Bereits 2009 hat die Schule Laptop-Klassen eingeführt. Inzwischen gibt es ab Klasse 7 elternfinanzierte Tablets in allen Klassen, ebenso Beamer in allen Tabletklassen und einen mobilen Beamer-Wagen. WLAN ist im gesamten Gebäude vorhanden, bereits 2016 hat die Gemeinde Hatten für einen Glasfaseranschluss gesorgt. Sieben Lehrerinnen und Lehrer bilden das „Digi-Büro“, die digitale Steuergruppe. Sie ist der Motor der Digitalisierung und Ansprechpartner für alle Kolleginnen und Kollegen. Das „Digi-Büro“ hat zudem fachbezogene Mediencurricula entwickelt.

„Digitales Arbeiten heißt bei uns insbesondere, auf ein Leben in einer Kultur, die von Digitalität geprägt ist, vorzubereiten“, betont die Schulleiterin. 2017 erreichte die Waldschule den 2. Platz im Wettbewerb „schule digital.niedersachsen“ des Niedersächsischen Kultusministeriums. Auf Schulschließungen war die Schule durch den Schulserver IServ, der in Niedersachsen entwickelt wurde und inzwischen in mehreren Bundesländern verbreitet ist, gut vorbereitet.

Transparenz nach allen Seiten

Silke Müller sieht ihre Aufgabe als Schulleiterin darin, bestmögliche Arbeitsmöglichkeiten für alle zu schaffen. „Delegieren heißt Vertrauen schenken.
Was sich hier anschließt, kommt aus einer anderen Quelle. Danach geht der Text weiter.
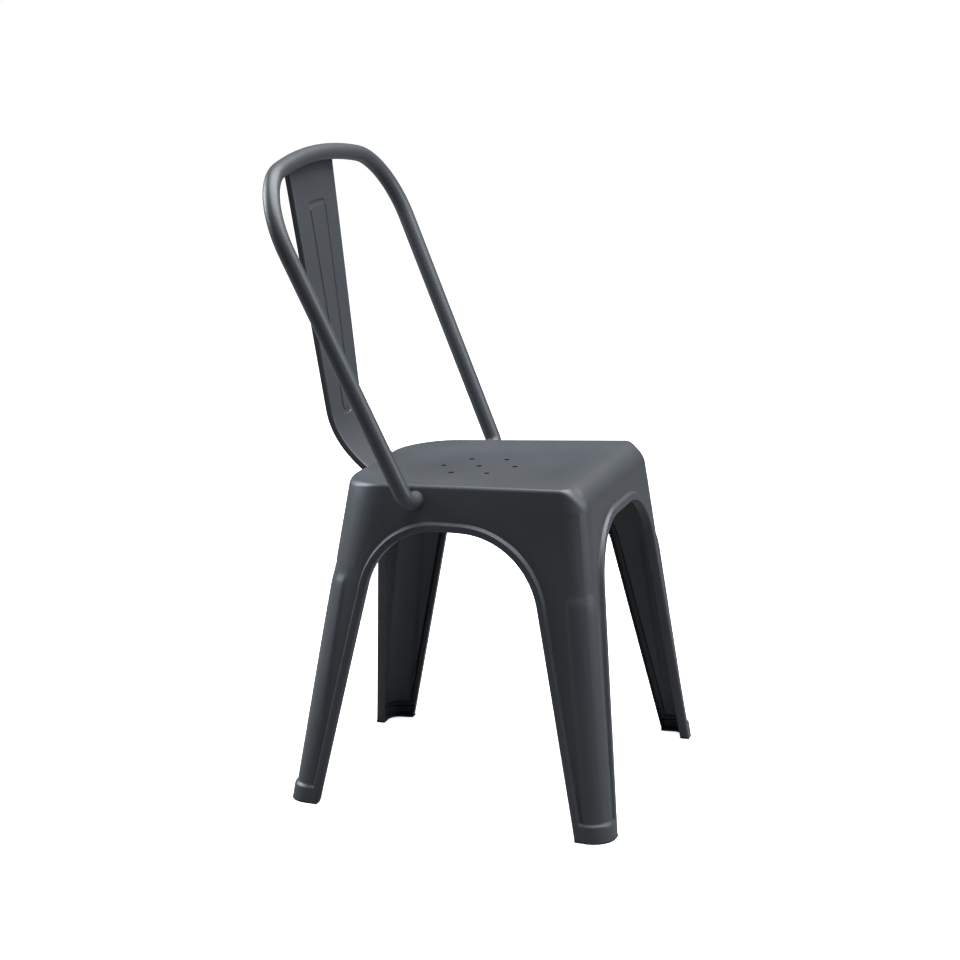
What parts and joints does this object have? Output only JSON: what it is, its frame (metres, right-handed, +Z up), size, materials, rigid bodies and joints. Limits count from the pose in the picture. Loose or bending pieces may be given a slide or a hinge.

Ich muss wissen, wie der Sachstand ist, aber die Lehrerteams leiten sich selbst.“

Kollegium Waldschule Hatten
Das Kollegium: „Verlässlichkeit, Erfolg, Humor“ © Waldschule Hatten

Ständig evaluiert das Kollegium verschiedene Punkte der Schulentwicklung. Dazu gehören regelmäßige Umfragen bei den Schülerinnen und Schülern. „Die Antworten auf unsere Frage, was die Schülerinnen und Schüler belastet, zu lesen, war teilweise hart“, gesteht die Schulleiterin. Umso wichtiger sei Transparenz nach allen Seiten: „Jeder soll verstehen, was wir tun und warum wir es tun. Jeder soll reinschnuppern können, was hier los ist.“

Aktuell finden alle zwei Wochen digitale Elternabende statt – mit sensationeller Beteiligung im Vergleich zu den Präsenzveranstaltungen. Drei Viertel der Eltern nehmen teil, und wer nicht dabei ist, kann sich die Abende später ansehen – sie werden aufgezeichnet.